There’s a circle of time on the Eastern Shore, one that feels immutable, transparent, and driven by the seasons. It’s what drew Mark McNair here on a trip in the ’70s, brought him back with his family in the ’80s to work and carve, what shaped his sons in the ’90s, and now, in the 21st century, what has brought the next generation home. Ian and Mark now welcome Ian’s two little girls into their shop, offering them a try at the spokeshave and words of encouragement. Soon, they might be roughing out heads or bodies. 

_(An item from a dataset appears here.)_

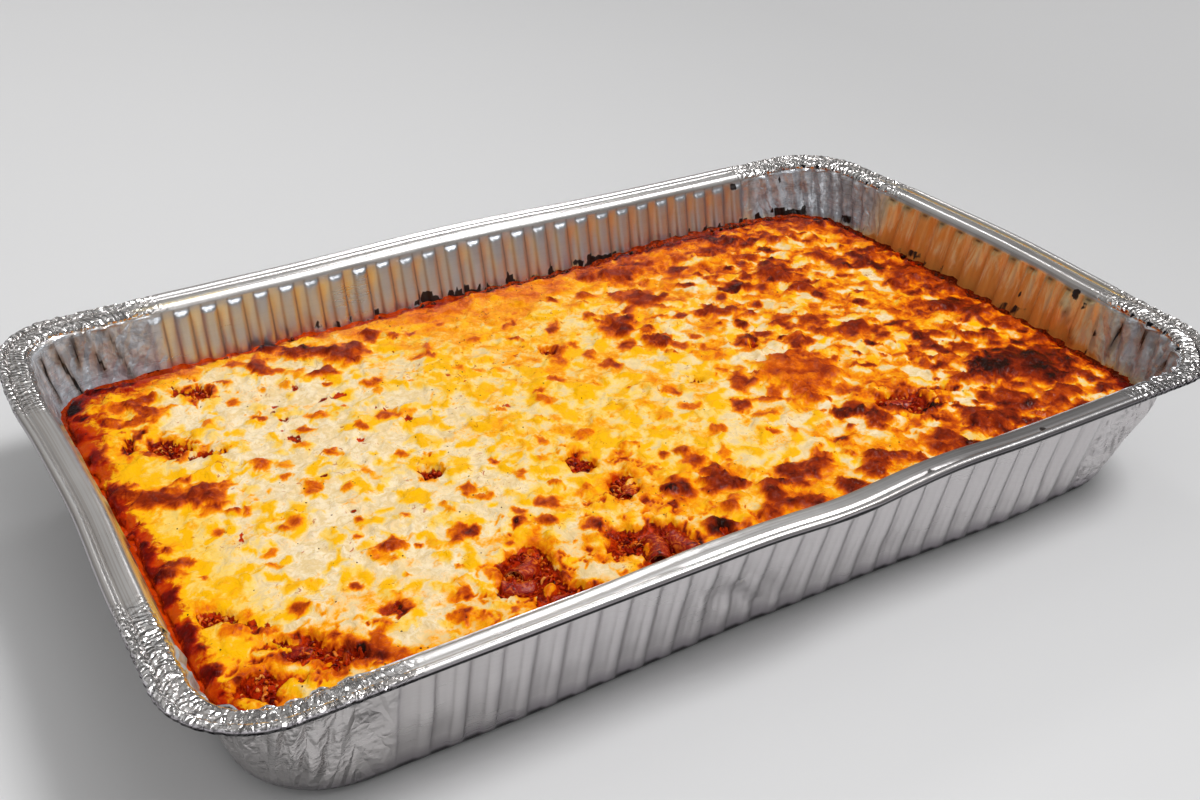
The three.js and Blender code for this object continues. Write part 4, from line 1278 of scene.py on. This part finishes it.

Mark never set out to create a legacy, but here he is, surrounded by a family of carvers. “Carving just seemed like a natural thing to do. I had no idea that Colin would be interested in it, or Ian would be interested in it. Looking back, I feel so thankful that I started, all those years ago.” 

“And I’m still enthusiastic about it, Mark says. “I’m watching the teals and osprey in our marsh all the time, always seeing new behaviors and things I never noticed before. I’m a pretty lucky guy, to be doing something for 50 years and waking up feeling like I still haven’t made my last bird.”